_Data section_.
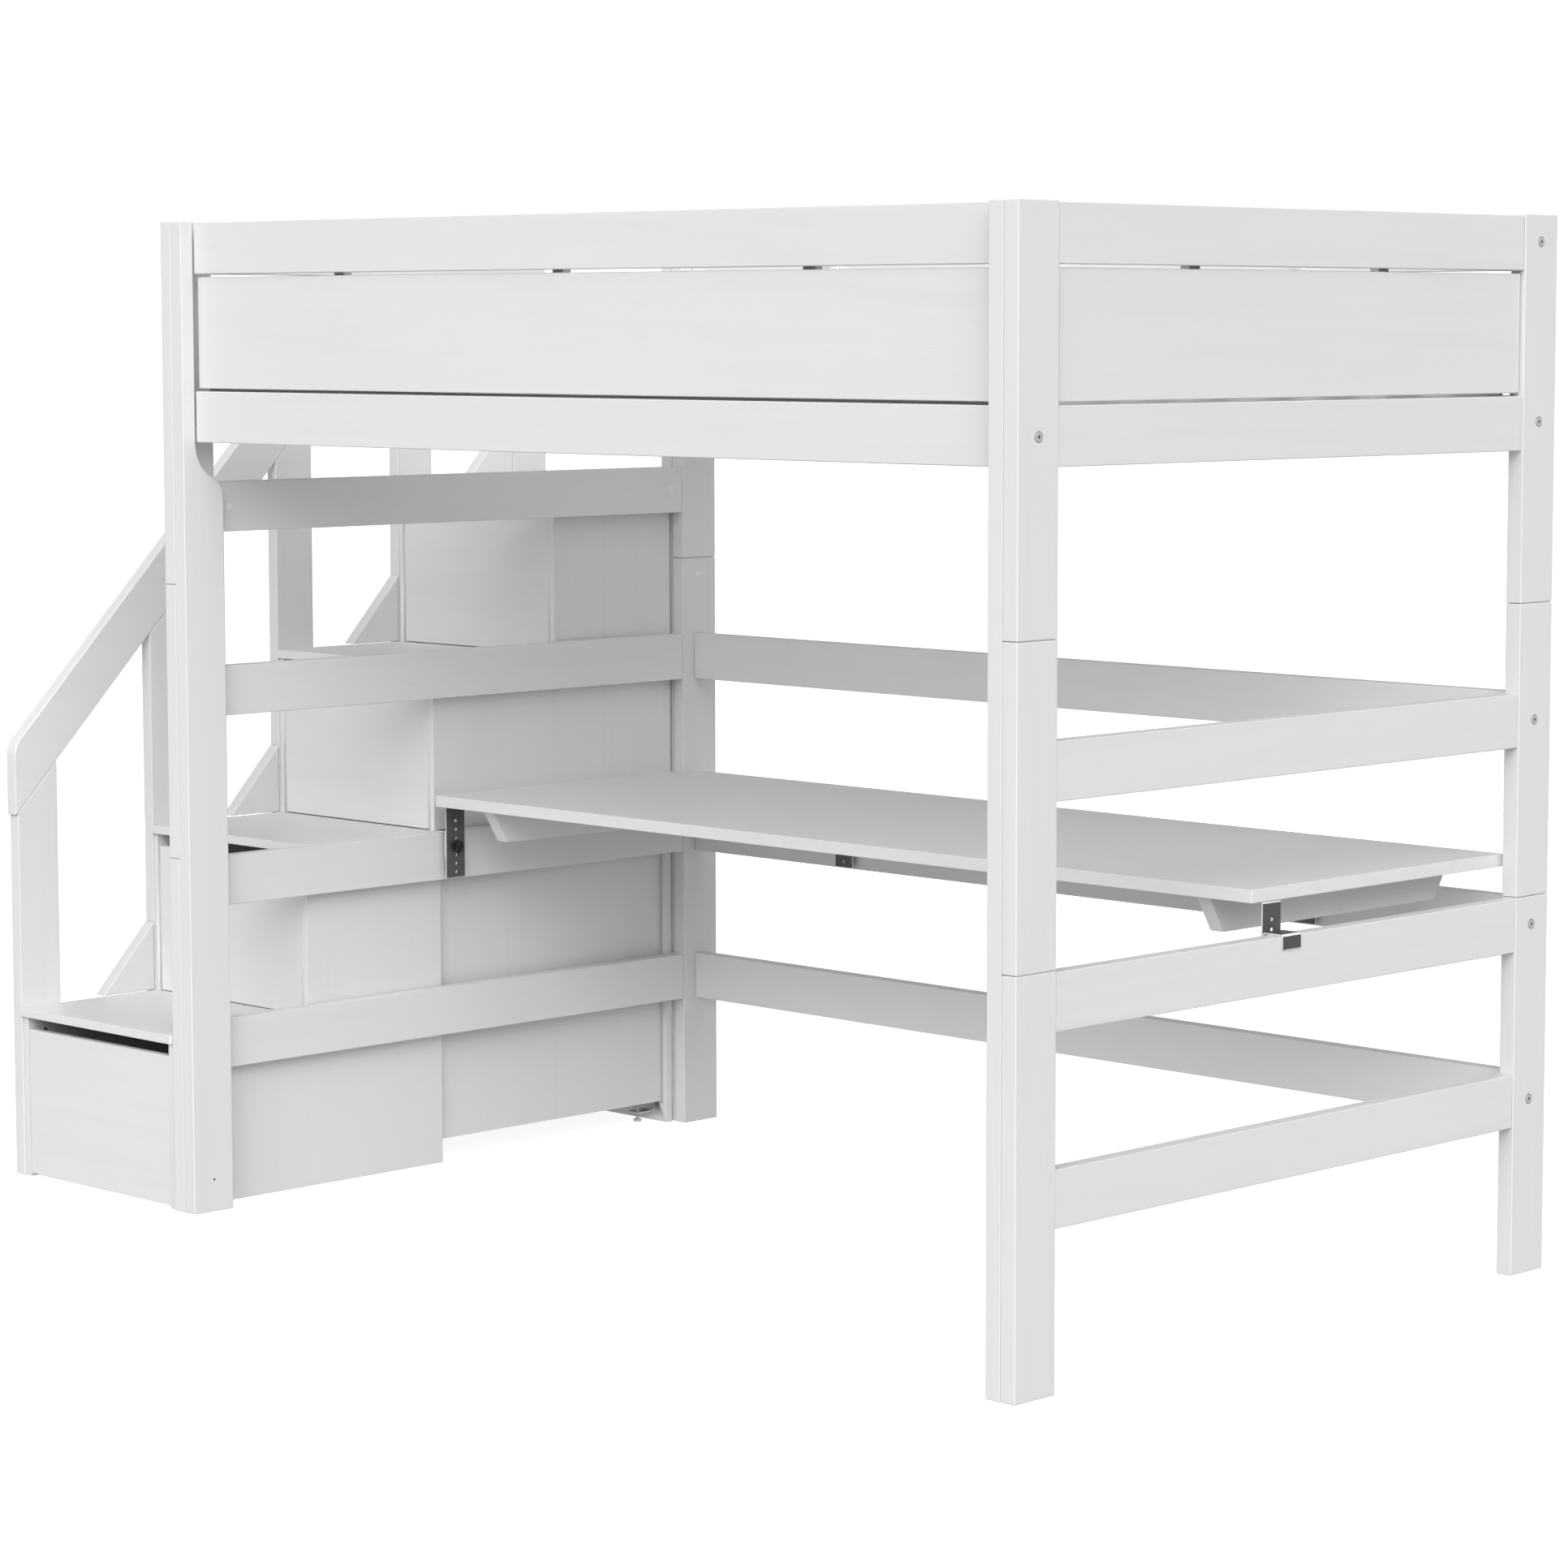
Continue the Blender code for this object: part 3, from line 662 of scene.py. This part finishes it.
SHELF_Z = 0.020           # middle of the leveller bracket's level leg
LEVELLER_SCREW = [(0.0045, 0.0030), (0.052, 0.0030), (0.053, 0.0024)]
LEVELLER_FOOT = [(0.0002, 0.0072), (0.0010, 0.0080), (0.0042, 0.0080), (0.0052, 0.0072),
                 (0.0052, 0.0034)]


def build_leveller():
    """Angle bracket on the support's back board with a screw-down foot."""
    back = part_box("stair_case_high")[1][1] - 0.0155
    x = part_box("stair_support")[1][0] - 0.052
    at = (x, back - 0.033, 0.0)
    upright = -0.0013
    points = [(-0.046, SHELF_Z), (upright, SHELF_Z), (upright, SHELF_Z + 0.040)]
    bm = sheet_strip(points, SHEET, 0.0025, 0.034, lambda a, o, z: (x + a, back + o, z))
    # The leveller bracket's bends also get the near-white painted highlight.
    add_object("leveller_bracket", bm, [ZINC, CUT_STEEL, BEND_HIGHLIGHT_STEEL], BED)
    screw = bmesh.new()
    turned(screw, LEVELLER_SCREW, 32, (0, 0, 1), at)
    turned(screw, [(SHELF_Z + 0.0013, 0.0055), (SHELF_Z + 0.0060, 0.0055)], 6, (0, 0, 1), at)
    add_object("leveller_screw", screw, [ZINC], BED)
    foot = bmesh.new()
    turned(foot, LEVELLER_FOOT, 48, (0, 0, 1), at)
    add_object("leveller_foot", foot, [FOOT], BED)


PANEL_T = 0.016           # stair side panels
CASE_SCREW_IN = 0.045
CASE_SCREW_DROP = 0.028


def build_case_screws():
    """Dark screws inside the drawer bays, at the tops of the drawer fronts."""
    bm = bmesh.new()
    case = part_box("stair_case_low")
    for number in range(1, 5):
        front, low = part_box("stair_tread_%d" % number)[0][1:]
        for x, way in ((case[0][0] + PANEL_T, 1), (case[1][0] - PANEL_T, -1)):
            screw_head(bm, (way, 0, 0), (x, front + CASE_SCREW_IN, low - CASE_SCREW_DROP), 0.0040)
    add_object("case_screws", bm, [SCREW], BED)


def build_drawer_fixings():
    """Screws inside each drawer that hold its front board."""
    for number in range(1, 5):
        bm = bmesh.new()
        low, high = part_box("stair_drawer_%d" % number)
        y = low[1] + 0.0165
        for x in (low[0] + 0.06, (low[0] + high[0]) / 2, high[0] - 0.06):
            for z in (low[2] + 0.05, high[2] - 0.06):
                screw_head(bm, (0, 1, 0), (x, y, z), 0.0042)
        add_object("drawer_screws_%d" % number, bm, [ZINC], "drawer_%d" % number)


# ------------------------------------------------------------------ stage

FLOOR_Z = -0.0004
RIM_R, SWEEP_R, WALL_TOP = 22.0, 8.0, 40.0
TURNS = 72                # sides of the round floor


def paper_mesh():
    """A wide round sheet whose rim sweeps up into a wall all the way round."""
    profile = [(6.0, 0.0), (RIM_R, 0.0)]
    profile += [(RIM_R + SWEEP_R * math.sin(a), SWEEP_R - SWEEP_R * math.cos(a))
                for a in (math.pi / 2 * i / 12 for i in range(1, 13))]
    profile += [(RIM_R + SWEEP_R, WALL_TOP)]
    bm = bmesh.new()
    hub = bm.verts.new((0.0, 0.0, FLOOR_Z))
    rings = []
    for radius, height in profile:
        rings.append([bm.verts.new((radius * math.cos(t), radius * math.sin(t), height + FLOOR_Z))
                      for t in (2 * math.pi * i / TURNS for i in range(TURNS))])
    for i in range(TURNS):
        j = (i + 1) % TURNS
        bm.faces.new((hub, rings[0][i], rings[0][j]))
        for low, high in zip(rings, rings[1:]):
            bm.faces.new((low[i], high[i], high[j], low[j]))
    mesh = bpy.data.meshes.new("studio_floor")
    bm.to_mesh(mesh)
    bm.free()
    mesh.shade_smooth()
    return mesh


def build_floor():
    """White paper that glows for the camera and lights nothing."""
    mesh = paper_mesh()
    g = material("studio_paper")
    speck = g.noise(g.coords(), 3.0, 2.0, 0.5)
    g.surface(Base_Color=g.ramp(speck, [(0.3, 0.27), (0.7, 0.29)]), Roughness=0.9,
              Specular_IOR_Level=0.0, Emission_Color=(1.0, 1.0, 1.0, 1.0),
              Emission_Strength=0.90)
    mesh.materials.append(g.mat)
    floor = bpy.data.objects.new("studio_floor", mesh)
    bpy.context.scene.collection.objects.link(floor)
    floor.visible_diffuse = False
    floor.visible_glossy = False
    floor.visible_shadow = False


def area(name, at, target, size, power):
    """A rectangular lamp aimed at a point."""
    data = bpy.data.lights.new(name, "AREA")
    data.shape = "RECTANGLE"
    data.size, data.size_y = size
    data.energy = power
    lamp = bpy.data.objects.new(name, data)
    lamp.location = at
    lamp.rotation_euler = (Vector(target) - Vector(at)).to_track_quat("-Z", "Y").to_euler()
    bpy.context.scene.collection.objects.link(lamp)
    return lamp


# The sky over a direction is SKY_LEAN . direction + SKY_LEVEL, never under SKY_LEAST. It takes
# over from the level light near the ground while the direction climbs through SKY_RISE.
SKY_LEAN = (6.189, -7.058, -0.80)
SKY_LEVEL = -2.17
SKY_LEAST = 0.25
SKY_RISE = (0.1, 0.50)
GROUND_LEVEL = 0.50
SKY_COLOR = (0.994, 1.0, 1.012, 1.0)


def build_sky():
    """A light tent: brightest in front and on the right, dim overhead and behind."""
    world = bpy.data.worlds.new("studio")
    bpy.context.scene.world = world
    g = Graph(world, "Background")
    way = g.node("ShaderNodeTexCoord").outputs["Generated"]
    lean = g.node("ShaderNodeVectorMath", operation="DOT_PRODUCT")
    g.feed(lean.inputs[0], way)
    g.feed(lean.inputs[1], SKY_LEAN)
    sky = g.math("MAXIMUM", g.math("ADD", lean.outputs["Value"], SKY_LEVEL), SKY_LEAST)
    split = g.put(g.node("ShaderNodeSeparateXYZ"), Vector=way)
    rise = g.node("ShaderNodeMapRange", interpolation_type="SMOOTHSTEP")
    g.put(rise, Value=split.outputs["Z"], From_Min=SKY_RISE[0], From_Max=SKY_RISE[1])
    blend = g.node("ShaderNodeMix", data_type="FLOAT")
    for index, value in ((0, rise.outputs["Result"]), (2, GROUND_LEVEL), (3, sky)):
        g.feed(blend.inputs[index], value)
    g.surface(Color=SKY_COLOR, Strength=blend.outputs[0])


def build_light():
    """The tent, a small lamp overhead and a low wide one for the far sides."""
    build_sky()
    area("top", (0.8, -1.2, 6.0), (0.2, 0.0, 0.6), (1.6, 1.6), 20.0)
    behind = area("behind", (-4.4, 4.8, 0.70), (0.0, 0.0, 0.70), (4.0, 1.3), 240.0)
    behind.visible_glossy = False
    behind.visible_camera = False
    bpy.context.scene.view_settings.view_transform = "Standard"


CAMERA_PLACE = (5.5833, -5.3966, 1.6086)
CAMERA_DOWN = math.radians(5.577)     # tilt under the horizon
CAMERA_TURN = math.radians(44.338)
CAMERA_LENS = 100.11
CAMERA_SHIFT = (-0.04894, -0.02183)


def build_camera():
    """The studio camera, in front and to the right."""
    data = bpy.data.cameras.new("camera")
    data.sensor_width = 36.0
    data.lens = CAMERA_LENS
    data.shift_x, data.shift_y = CAMERA_SHIFT
    data.clip_end = 200.0
    camera = bpy.data.objects.new("camera", data)
    camera.location = CAMERA_PLACE
    camera.rotation_euler = (math.pi / 2 - CAMERA_DOWN, 0.0, CAMERA_TURN)
    bpy.context.scene.collection.objects.link(camera)
    bpy.context.scene.camera = camera


build_camera()
build_light()
build_floor()
dress_boards()
build_brackets()
build_bolts()
build_caps()
build_drill_holes()
build_panel_pins()
build_cleat_screws()
build_slat_screws()
build_leveller()
build_case_screws()
build_drawer_fixings()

_Description of the task_. Everything from the first line above through the line that contains "bm, [SCREW], BED)" should be duplicated exactly, please, and nothing beyond it.

_The reply_.
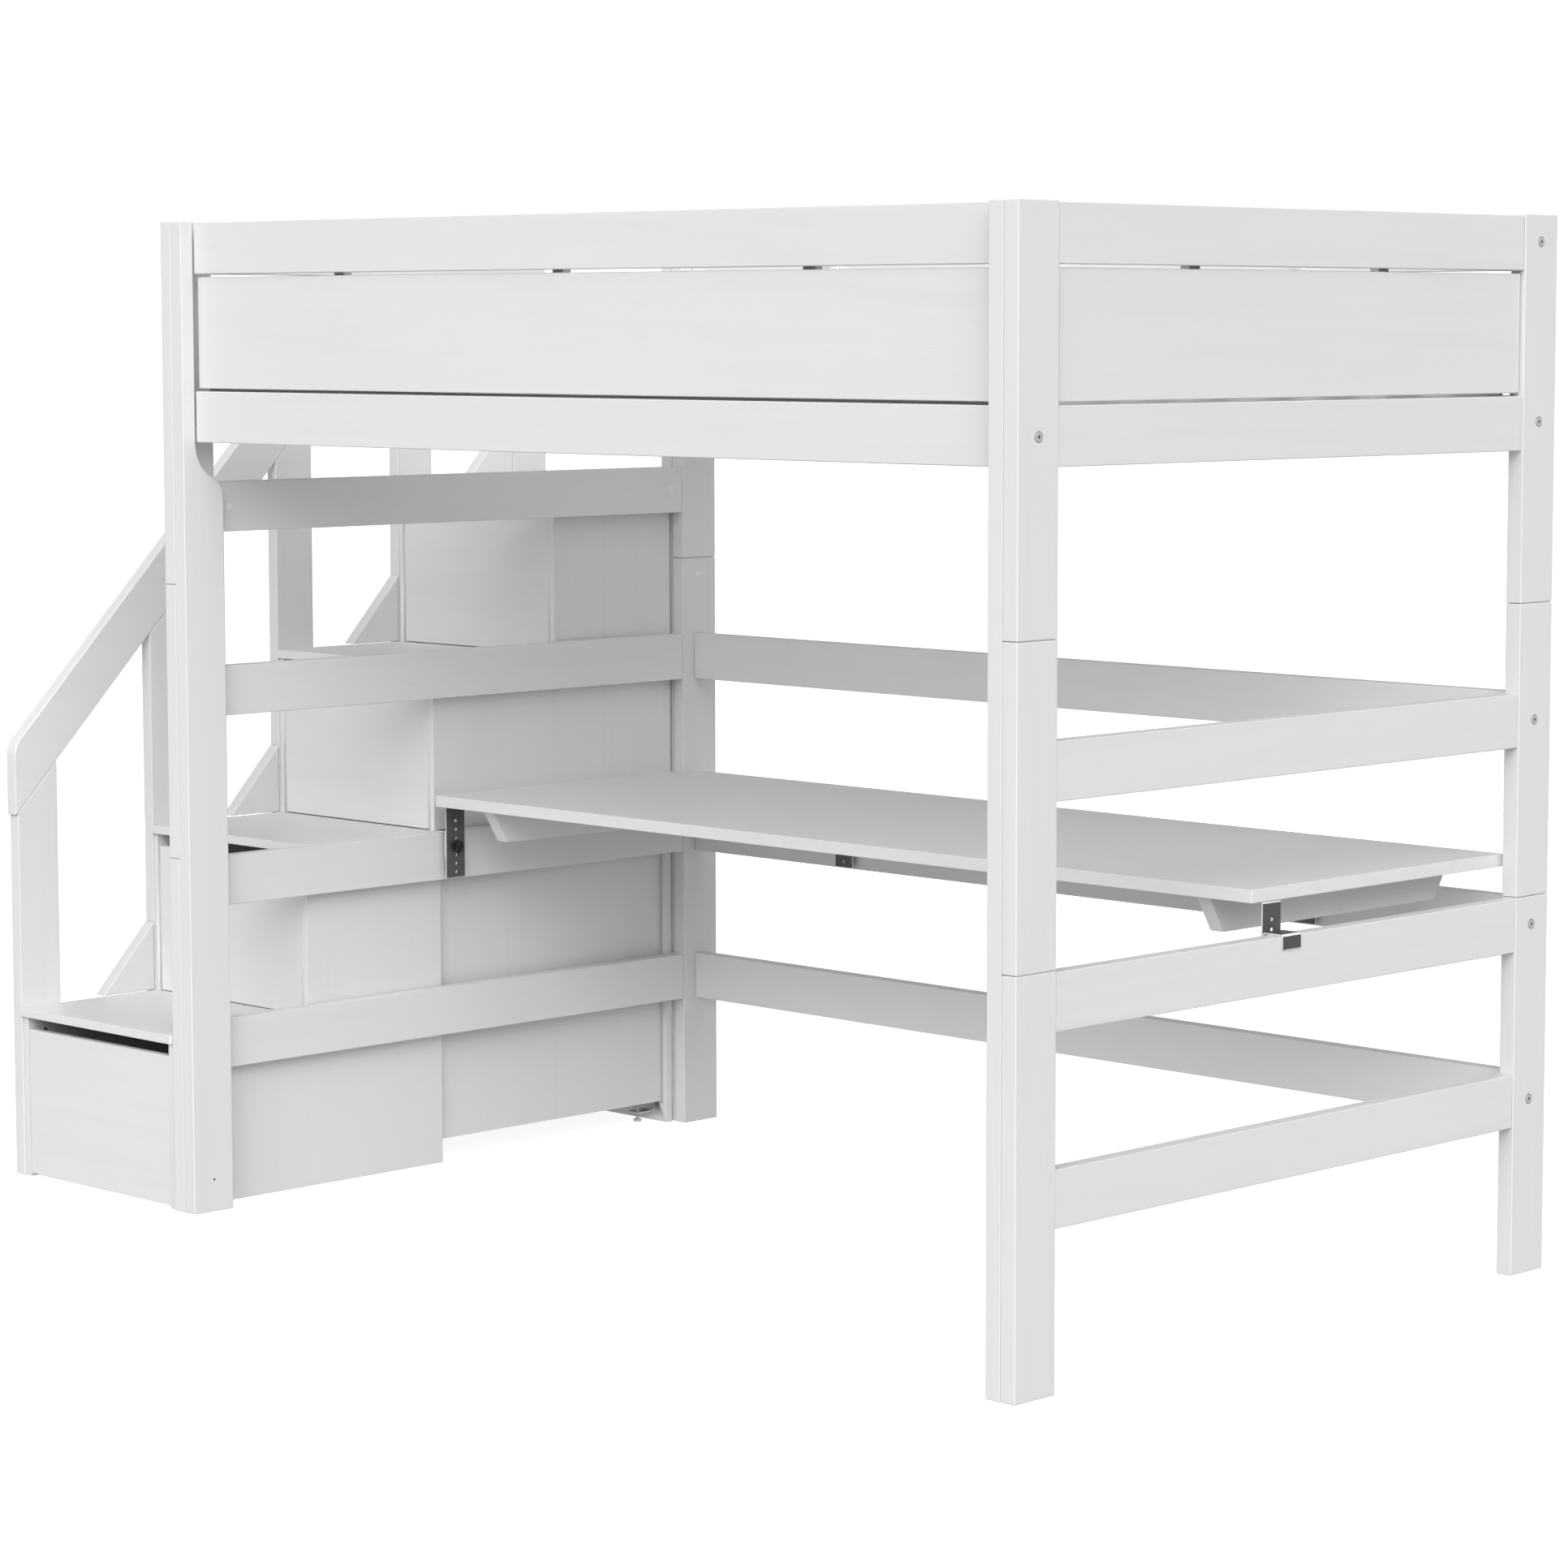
Continue the Blender code for this object: part 3, from line 662 of scene.py. This part finishes it.
SHELF_Z = 0.020           # middle of the leveller bracket's level leg
LEVELLER_SCREW = [(0.0045, 0.0030), (0.052, 0.0030), (0.053, 0.0024)]
LEVELLER_FOOT = [(0.0002, 0.0072), (0.0010, 0.0080), (0.0042, 0.0080), (0.0052, 0.0072),
                 (0.0052, 0.0034)]


def build_leveller():
    """Angle bracket on the support's back board with a screw-down foot."""
    back = part_box("stair_case_high")[1][1] - 0.0155
    x = part_box("stair_support")[1][0] - 0.052
    at = (x, back - 0.033, 0.0)
    upright = -0.0013
    points = [(-0.046, SHELF_Z), (upright, SHELF_Z), (upright, SHELF_Z + 0.040)]
    bm = sheet_strip(points, SHEET, 0.0025, 0.034, lambda a, o, z: (x + a, back + o, z))
    # The leveller bracket's bends also get the near-white painted highlight.
    add_object("leveller_bracket", bm, [ZINC, CUT_STEEL, BEND_HIGHLIGHT_STEEL], BED)
    screw = bmesh.new()
    turned(screw, LEVELLER_SCREW, 32, (0, 0, 1), at)
    turned(screw, [(SHELF_Z + 0.0013, 0.0055), (SHELF_Z + 0.0060, 0.0055)], 6, (0, 0, 1), at)
    add_object("leveller_screw", screw, [ZINC], BED)
    foot = bmesh.new()
    turned(foot, LEVELLER_FOOT, 48, (0, 0, 1), at)
    add_object("leveller_foot", foot, [FOOT], BED)


PANEL_T = 0.016           # stair side panels
CASE_SCREW_IN = 0.045
CASE_SCREW_DROP = 0.028


def build_case_screws():
    """Dark screws inside the drawer bays, at the tops of the drawer fronts."""
    bm = bmesh.new()
    case = part_box("stair_case_low")
    for number in range(1, 5):
        front, low = part_box("stair_tread_%d" % number)[0][1:]
        for x, way in ((case[0][0] + PANEL_T, 1), (case[1][0] - PANEL_T, -1)):
            screw_head(bm, (way, 0, 0), (x, front + CASE_SCREW_IN, low - CASE_SCREW_DROP), 0.0040)
    add_object("case_screws", bm, [SCREW], BED)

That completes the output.